L’asile et la protection offerts aux cadres de la Confrérie, par les monarchies du Golfe, ont rapproché idéologiquement les Frères du courant Salafiste et fourni les moyens financiers nécessaires à la mise en place d’un réseau d’entreprises et de services sociaux en Egypte, en Palestine, en Jordanie et au Soudan.

Le revirement des régimes en place, passant du socialisme arabe au libéralisme économique, a été une aubaine pour la Confrérie qui a réussi à s’implanter sur le terrain économique et social pour pallier les déficiences de l’Etat dans les quartiers défavorisés et les villages abandonnés.
Hostile et méfiante à l’égard des Syndicats ouvriers, la Confrérie a jeté son dévolu sur les Syndicats des professions libérales (avocats, médecins..) qu’elle a progressivement investis.

La vague néo-libérale, suscitée en Occident par les dirigeants anglo-saxons, a eu des échos au sein même de la Confrérie. Des prédicateurs New-look en costume-cravate ont supplanté les prédicateurs traditionnels à barbe et Jellaba.

Le discours est devenu plus Soft insistant sur la réussite individuelle : l’enrichissement est désormais un signe de grâce, une preuve de la bienveillance divine et un objectif louable.
Le succès de la Communauté est la résultante du succès des individus qui la composent.
Le Manager est le nouveau Saint.

L’ascension sociale des enfants de la petite et moyenne bourgeoisie s’est accompagnée d’une mutation dans l’organisation et dans le discours. Les cadres moyens, acquis au libéralisme économique, se démarquent du discours tenu par les chefs historiques.

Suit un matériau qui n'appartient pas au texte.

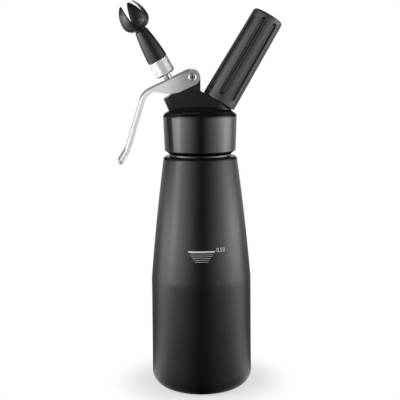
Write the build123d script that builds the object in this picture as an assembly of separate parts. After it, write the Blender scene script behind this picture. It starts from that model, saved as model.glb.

La société de Classes n’est plus à remettre en cause, les inégalités sociales ne sont plus décriées et les aspects sociaux sont devenus limités à des actions de secours portés aux plus démunis.

Plus perméable à l’influence Anglo-Saxonne, cette approche de l’économie et de la société, allie piétisme et défense des privilèges, moralisme et apologie de la libre entreprise, conservatisme social et foi dans les vertus du marché.

S’insérant dans l’ordre capitaliste international, le nouveau credo de l’islamisme militant s’accommode de l’hégémonie économique et politique de ceux qu’il qualifiait hier des « ennemis de la Oumma musulmane ».

Son objectif n’est plus de contester cet ordre mais d’y trouver une place qui lui permet de caresser son rêve de rétablir « le Régime de Califat » en réunissant sous sa bannière tous les peuples musulmans.

Cette mutation idéologique ne cherche plus la confrontation avec un monde, autrefois jugé hostile, mais à tirer avantage de la puissance économique et organisationnelle pour s’imposer à l’intérieur, comme force dominante, et s’intégrer, à l’extérieur, à l’ordre politique mondial avec la bénédiction de ceux qui le dominent.

La réussite de l’AKP turc, lui-même issu de la mouvance islamiste, a consacré ce triomphe de l’idéologie libérale et des vertus de l’économie de marché.

Désormais la conception économique de la Confrérie s’inscrit dans le cadre capitaliste.
La seule différence avec le Capitalisme mondial est que celui de l’AKP comme celui de la Confrérie est un capitalisme qui se réclame de la Religion.

Capitalisme pieux ou feignant de l’être, il n’est qu’une variante de ce qui prévaut ailleurs sans fards ni masque.